DCC, the conglomerate that owns Certas Energy, has reported operating profits up 7.3% to £494.3m for the year to 31 March 2020, on turnover down 3.1% to £14.8bn.

Its retail and oil division’s operating profits were up 4.9% to £140m and operating profits for its LPG division were up 13.1% to £228m.

The group reported that despite the coronavirus pandemic overall trade in March 2020 was strong, but later in the month there was reduced demand for retail transport fuels.

It said it had an extremely low level of debt of £60.2m – approximately 0.1 times net debt to EBITDA – leaving it well placed to navigate the current period of uncertainty and to continue its growth and development in coming years

Commenting on the results, Donal Murphy, chief executive, said: “I am very pleased to report that the year ended 31 March 2020 has been another year of strong growth for DCC. A good trading performance, excellent cash generation, strong returns on capital employed and continued acquisition activity are all hallmarks of DCC’s resilient business model.

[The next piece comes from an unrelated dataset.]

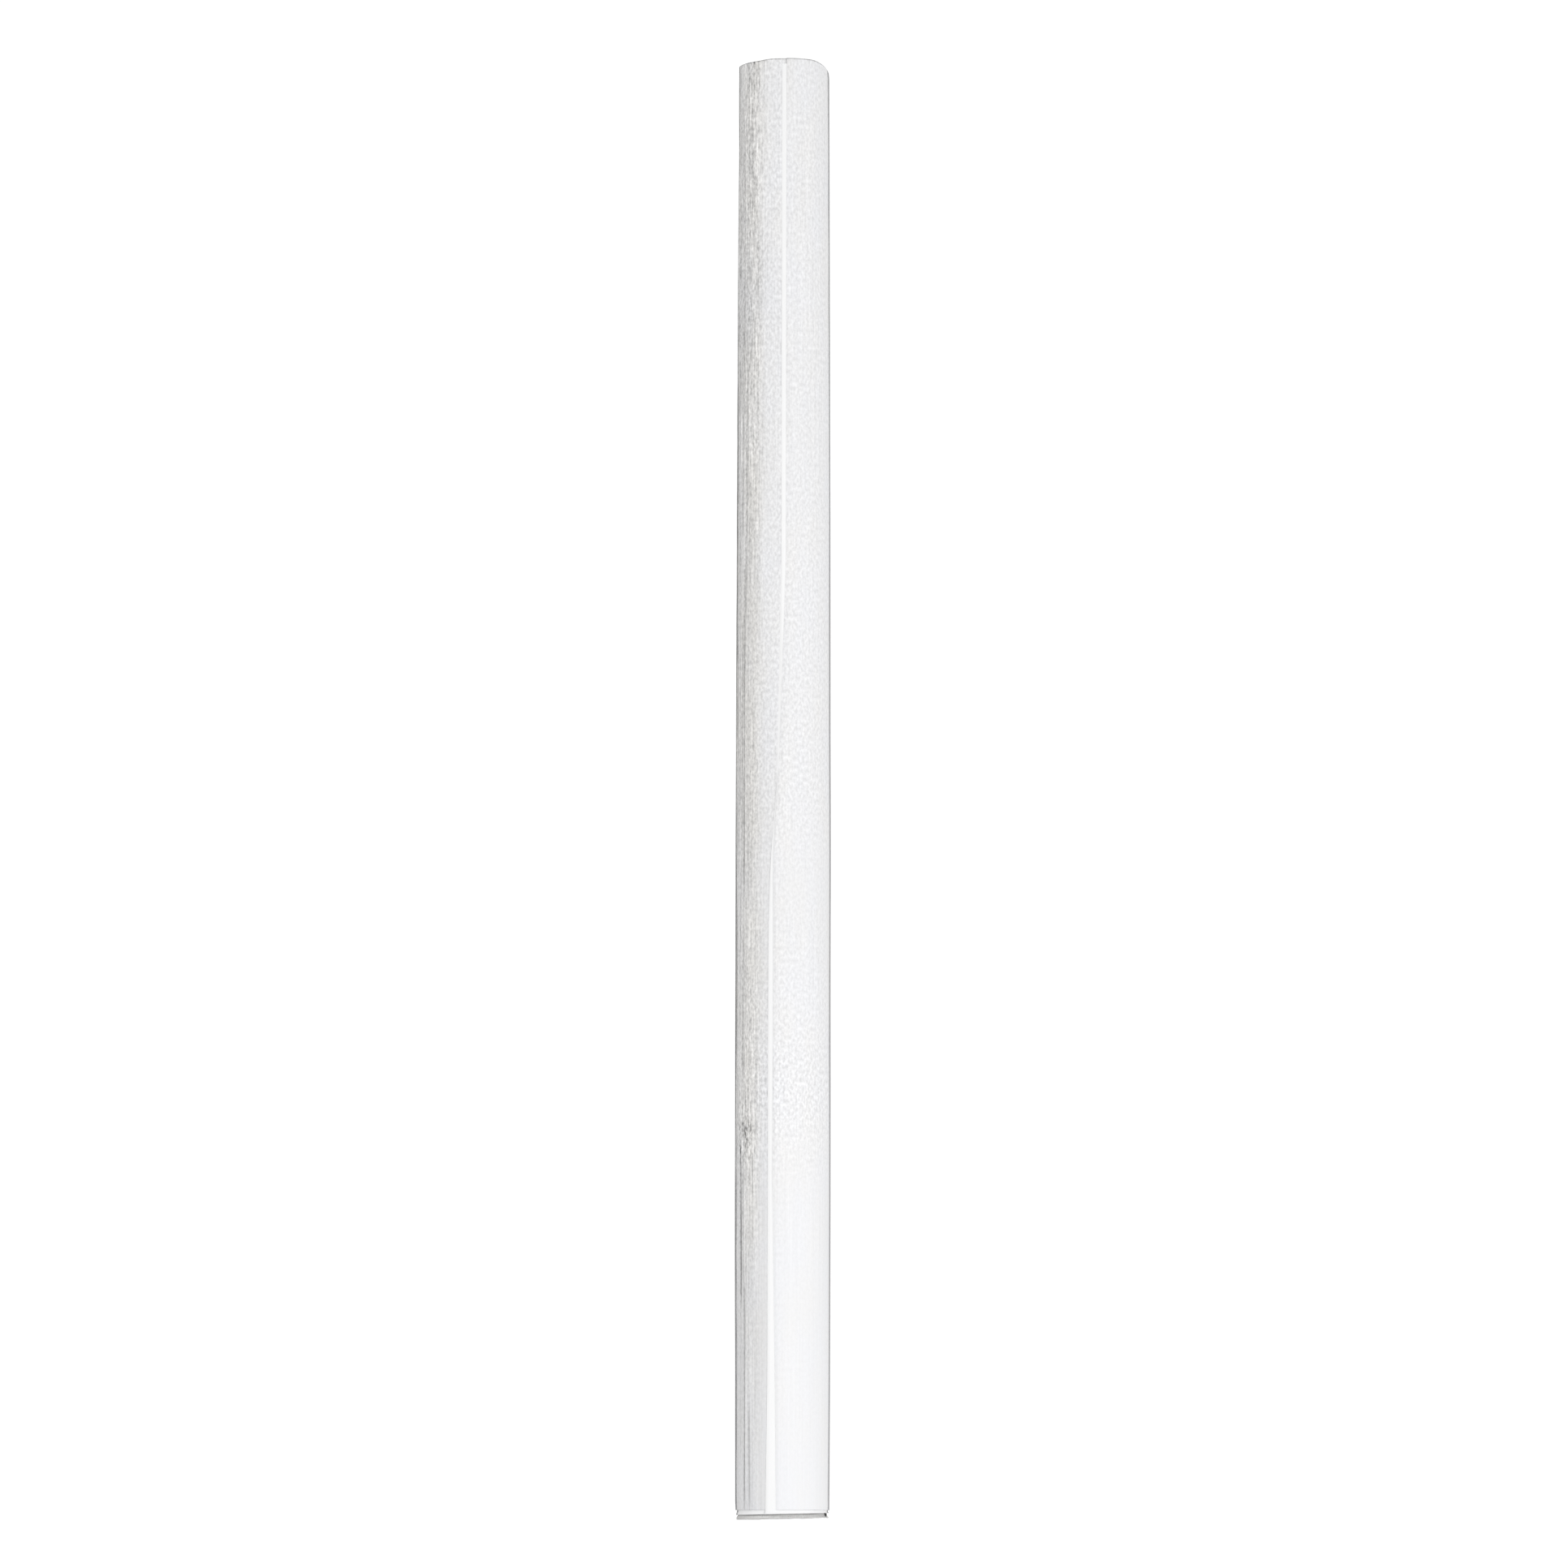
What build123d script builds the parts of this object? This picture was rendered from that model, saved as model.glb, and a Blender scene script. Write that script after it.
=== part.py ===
from build123d import *
import os
from math import cos, pi, radians, sin, sqrt, tau

# A straight, unpointed blending stump: soft paper sheets wound one after another on a thin wire,
# then two thin white sheets wound on together as the liner and the cover. Every sheet is cut to
# the same size. The roll stands on its end along +Z, and its front faces -Y.
# Lengths are in millimetres, and angles along the winding are in radians.

# ---- driving dimensions ----
LENGTH = 152.4
SHEET_WIDTH = 151.4  # along the roll
SHEET_LENGTH = 38.5  # along the winding
CORE_SHEETS = ("first", "second", "third", "fourth", "fifth")

PINHOLE_RADIUS = 0.40  # left by the wire that the roll is started on
CORE_PAPER = 0.27
PASTE_GAP = 0.05  # between one turn and the next
LINER_PAPER = 0.10
COVER_PAPER = 0.12
PITCH = CORE_PAPER + PASTE_GAP  # radius gained in one turn, the same for liner and cover together

BUTT_GAP = 0.20  # between the end of one sheet and the start of the next
LINER_RISE = 0.45  # the liner's lower edge over the foot
COVER_RISE = LENGTH - SHEET_WIDTH  # the cover's lower edge over the foot
CORE_DISH = 0.03  # the inner sheets sit higher, by this times the square of the sheets between

PASTE_WIDTH = 3.0
PASTE_THICKNESS = 0.03
PASTE_SETBACK = 0.30  # from the sheet's free edge to the paste
PASTE_END_MARGIN = 1.5  # the paste stops short of the sheet's ends
PASTE_FACETS = 12  # flats across a paste line: it keeps clear of the paper on both sides
PASTE_SPANS = 8  # straight spans along a paste line

# the roll is thickest at its waist and slims towards each end, by these shares of its radius
WAIST_HEIGHT = 45.0
SLIM_AT_FOOT = 0.019
SLIM_AT_TOP = 0.048

# where the free edges lie, in degrees left of the front, at the foot and at the top: both sheets
# are wound on a little askew, and the liner stands out past the cover most at the foot
LINER_EDGE = (20.5, 1.0)
COVER_EDGE = (7.0, -4.0)
POINTS_PER_TURN = 24


# ---- the winding ----
def angle_after(length, start):
    """The winding angle reached when a sheet of this length is wound on from the start angle."""
    start_radius = PINHOLE_RADIUS + PITCH * start / tau
    return (sqrt(start_radius**2 + length * PITCH / pi) - PINHOLE_RADIUS) / PITCH * tau


def slimming(height):
    """The roll's radius at a height, as a share of its radius at the waist."""
    if height < WAIST_HEIGHT:
        return 1 - SLIM_AT_FOOT * (1 - height / WAIST_HEIGHT) ** 2
    return 1 - SLIM_AT_TOP * ((height - WAIST_HEIGHT) / (LENGTH - WAIST_HEIGHT)) ** 2


core_ends = [0.0]
for _ in CORE_SHEETS:
    core_ends.append(angle_after(SHEET_LENGTH, core_ends[-1]))
wrap_start = core_ends[-1]
wrap_end = angle_after(SHEET_LENGTH, wrap_start)  # where the liner's edge is at the foot


def spiral_point(angle, depth, height):
    """A point this far out from the underside of the turn at the given winding angle.

    The winding runs clockwise seen from the top, and its end is left of the front at the foot.
    """
    foot_edge = radians(-90 - LINER_EDGE[0])
    bearing = foot_edge + wrap_end - angle
    radius = (PINHOLE_RADIUS + PITCH * angle / tau + depth) * slimming(height)
    return (radius * cos(bearing), radius * sin(bearing))


def edge_angle(edge, height):
    """The winding angle where a sheet's skewed free edge lies at a height."""
    left = edge[0] + (edge[1] - edge[0]) * height / LENGTH
    return wrap_end - radians(LINER_EDGE[0] - left)


def levels(low, high):
    """The heights of the sections that a sheet from low to high is lofted through."""
    return (low, WAIST_HEIGHT, (WAIST_HEIGHT + high) / 2, high)


def draw_sheet(start, end, depth, thickness, height):
    """The cross-section of a sheet between two winding angles."""
    count = max(4, round((end - start) / tau * POINTS_PER_TURN))
    angles = [start + (end - start) * i / count for i in range(count + 1)]
    inner = [spiral_point(a, depth, height) for a in angles]
    outer = [spiral_point(a, depth + thickness, height) for a in angles]
    with BuildLine() as outline:
        Spline(*inner)
        Line(inner[-1], outer[-1])
        Spline(*reversed(outer))
        Line(outer[0], inner[0])
    make_face(outline.edges())


def draw_paste(start, end, depth, height):
    """The cross-section of a dried paste line: flats so narrow that they follow the winding."""
    angles = [start + (end - start) * i / PASTE_FACETS for i in range(PASTE_FACETS + 1)]
    inner = [spiral_point(a, depth, height) for a in angles]
    outer = [spiral_point(a, depth + PASTE_THICKNESS, height) for a in angles]
    with BuildLine() as outline:
        Polyline(*inner, *reversed(outer), close=True)
    make_face(outline.edges())


def paste_levels(low, high):
    """The heights of the sections that a paste line from low to high is made through."""
    return [low + (high - low) * i / PASTE_SPANS for i in range(PASTE_SPANS + 1)]


def finish(piece, name):
    """Labels a finished piece and writes it to its own file."""
    piece.part.label = name
    export_step(piece.part, f"parts/{name}.step")


os.makedirs("parts", exist_ok=True)

# ---- core sheets, each with the paste line that holds its outer edge down ----
for order, ordinal in enumerate(CORE_SHEETS):
    sheet_start = core_ends[order]
    outer_radius = PINHOLE_RADIUS + PITCH * core_ends[order + 1] / tau
    sheet_end = core_ends[order + 1] - BUTT_GAP / outer_radius
    foot = CORE_DISH * (len(CORE_SHEETS) - 1 - order) ** 2
    top = foot + SHEET_WIDTH

    with BuildPart() as core_sheet:
        for level in levels(foot, top):
            with BuildSketch(Plane.XY.offset(level)):
                draw_sheet(sheet_start, sheet_end, 0, CORE_PAPER, level)
        loft()
    finish(core_sheet, f"{ordinal}_core_sheet")

    paste_end = sheet_end - PASTE_SETBACK / outer_radius
    paste_start = paste_end - PASTE_WIDTH / outer_radius
    paste_depth = -(PASTE_GAP + PASTE_THICKNESS) / 2
    low = foot + PASTE_END_MARGIN
    high = top - PASTE_END_MARGIN
    with BuildPart() as core_paste:
        for level in paste_levels(low, high):
            with BuildSketch(Plane.XY.offset(level)):
                draw_paste(paste_start, paste_end, paste_depth, level)
        loft(ruled=True)
    finish(core_paste, f"{ordinal}_core_paste")


# ---- liner and cover, wound on together, with the paste lines under their free edges ----
wraps = (
    ("liner", 0.0, LINER_PAPER, LINER_RISE, LINER_EDGE),
    ("cover", LINER_PAPER + PASTE_GAP, COVER_PAPER, COVER_RISE, COVER_EDGE),
)
lap_radius = PINHOLE_RADIUS + PITCH * wrap_end / tau
for wrap_name, depth, paper, foot, edge in wraps:
    top = foot + SHEET_WIDTH
    with BuildPart() as wrap:
        for level in levels(foot, top):
            with BuildSketch(Plane.XY.offset(level)):
                draw_sheet(wrap_start, edge_angle(edge, level), depth, paper, level)
        loft()
    finish(wrap, f"{wrap_name}_wrap")

    paste_depth = depth - (PASTE_GAP + PASTE_THICKNESS) / 2
    with BuildPart() as wrap_paste:
        for level in paste_levels(foot + PASTE_END_MARGIN, top - PASTE_END_MARGIN):
            paste_end = edge_angle(edge, level) - PASTE_SETBACK / lap_radius
            paste_start = paste_end - PASTE_WIDTH / lap_radius
            with BuildSketch(Plane.XY.offset(level)):
                draw_paste(paste_start, paste_end, paste_depth, level)
        loft(ruled=True)
    finish(wrap_paste, f"{wrap_name}_paste")
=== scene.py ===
from math import cos, pi, radians, sin, sqrt, tau

import bpy
import numpy as np
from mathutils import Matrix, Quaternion, Vector


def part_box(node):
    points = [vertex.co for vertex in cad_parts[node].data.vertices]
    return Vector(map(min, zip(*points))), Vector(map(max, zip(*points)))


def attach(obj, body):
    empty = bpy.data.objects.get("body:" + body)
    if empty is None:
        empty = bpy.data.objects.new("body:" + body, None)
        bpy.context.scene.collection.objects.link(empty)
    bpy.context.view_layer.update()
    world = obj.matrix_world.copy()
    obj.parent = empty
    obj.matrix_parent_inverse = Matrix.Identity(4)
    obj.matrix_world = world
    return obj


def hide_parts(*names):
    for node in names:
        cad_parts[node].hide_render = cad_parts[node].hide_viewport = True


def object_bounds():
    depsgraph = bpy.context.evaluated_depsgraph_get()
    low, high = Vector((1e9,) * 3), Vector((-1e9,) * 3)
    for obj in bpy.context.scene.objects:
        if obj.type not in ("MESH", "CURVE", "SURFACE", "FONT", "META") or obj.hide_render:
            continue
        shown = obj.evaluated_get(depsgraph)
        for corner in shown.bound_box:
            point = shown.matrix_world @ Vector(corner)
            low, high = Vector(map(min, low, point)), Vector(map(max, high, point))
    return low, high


# An unpointed blending stump, standing on its end: paper sheets wound into a tight roll.
# Every sheet is rebuilt here as a closed mesh that follows the CAD winding, with the creases,
# soft edges and uneven cut of real paper, and so are the two outer paste lines. Sizes are in
# millimetres, and Blender gets metres. Winding angles are in radians. "Facing" is the direction
# that a point of the roll faces, in degrees: 0 at the front, which is -Y, positive to the right
# and negative to the left.

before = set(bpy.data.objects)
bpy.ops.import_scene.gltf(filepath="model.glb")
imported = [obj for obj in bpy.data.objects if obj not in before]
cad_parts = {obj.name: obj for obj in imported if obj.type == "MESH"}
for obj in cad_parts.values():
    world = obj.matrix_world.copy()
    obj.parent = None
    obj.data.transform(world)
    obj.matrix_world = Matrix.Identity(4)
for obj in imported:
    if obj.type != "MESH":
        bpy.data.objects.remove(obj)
cad_low, cad_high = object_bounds()

MM = 0.001
LENGTH = (cad_high.z - cad_low.z) / MM

# ---- the winding, as in the CAD model ----
SHEET_LENGTH = 38.5  # along the winding
PINHOLE_RADIUS = 0.40
CORE_PAPER = 0.27
PASTE_GAP = 0.05
LINER_PAPER = 0.10
COVER_PAPER = 0.12
PITCH = CORE_PAPER + PASTE_GAP
BUTT_GAP = 0.20
PASTE_WIDTH = 3.0
PASTE_THICKNESS = 0.03
PASTE_SETBACK = 0.30  # from the sheet's free edge to the paste
WAIST_HEIGHT = 45.0
SLIM_AT_FOOT = 0.019
SLIM_AT_TOP = 0.048
WINDING_END = -20.5  # the facing of the liner's free edge at the foot
CORE_SHEETS = ("first", "second", "third", "fourth", "fifth")

# ---- the free edges of the two thin sheets, which wander as real ones do ----
# height of the point, facing of the liner's edge, facing of the cover's edge
LAP_EDGES = (
    (0, -20.5, -6.5),
    (14, -18.0, -8.0),
    (35, -17.5, -11.5),
    (60, -17.5, -10.5),
    (68, -15.0, -11.5),
    (74, -9.0, -8.0),
    (80, -3.5, -1.5),
    (86, -2.2, 3.0),
    (95, -2.0, 4.0),
    (LENGTH, -2.0, 4.0),
)
LINER = 1  # the columns of the two edges
COVER = 2
LAP_EASE = 3.0  # half the length over which the edges turn from one line into the next

THIN_ROUND = 0.02  # rounding of the thin papers' cut edges
CORE_ROUND = 0.08  # and of the soft core paper's
PASTE_ROUND = 0.01  # and of the dried paste's
LINER_LIFT = 0.04  # the liner's real cut strays a little from the CAD model's
COVER_EDGE_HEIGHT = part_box("cover_wrap")[0].z / MM
LINER_EDGE_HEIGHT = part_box("liner_wrap")[0].z / MM + LINER_LIFT


# ---- small helpers ----
def smooth_step(low, high, x):
    """0 below low, 1 above high, and a smooth rise between them."""
    share = np.clip((x - low) / (high - low), 0, 1)
    return share * share * (3 - 2 * share)


def hump(x, low, high, soft):
    """1 between low and high, falling smoothly to 0 over a distance soft outside them."""
    return smooth_step(low - soft, low, x) * (1 - smooth_step(high, high + soft, x))


def table_value(table, height, column=1):
    """A value from one column of a table. Column 0 of the table holds heights."""
    rows = np.array(table)
    return np.interp(height, rows[:, 0], rows[:, column])


FIELD_SIZE = 256  # after this many features a random field repeats


def random_field(seed):
    """A smooth random function of two coordinates, from -1 to 1, with features of size 1."""
    lattice = np.random.default_rng(seed).uniform(-1, 1, (FIELD_SIZE, FIELD_SIZE))

    def value(u, v):
        column = np.floor(u).astype(int)
        row = np.floor(v).astype(int)
        across = smooth_step(0, 1, u - column)
        along = smooth_step(0, 1, v - row)
        column = column % FIELD_SIZE
        row = row % FIELD_SIZE
        next_column = (column + 1) % FIELD_SIZE
        next_row = (row + 1) % FIELD_SIZE
        low = lattice[column, row] * (1 - across) + lattice[next_column, row] * across
        high = lattice[column, next_row] * (1 - across) + lattice[next_column, next_row] * across
        return low * (1 - along) + high * along

    return value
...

“Covid-19 presents significant challenges to society and the economies in which we operate. The uncertainty it has created is like nothing we have seen in our lifetimes and our number one priority during this time is to keep our employees safe and well. All DCC businesses have and continue to operate effectively during this extraordinary period, ensuring our customers receive the range of essential products and services DCC provides. I am especially proud of all our people who are working tirelessly through these exceptional times. Even during this period of huge challenge, our people are fulfilling DCC’s purpose of enabling people and businesses to grow and progress.

“DCC’s diverse, resilient business model and financial strength ensures the Group is in a very strong position to navigate through this period of uncertainty. The Group continues to have the platforms, opportunities and capability for further development across each of our four divisions.”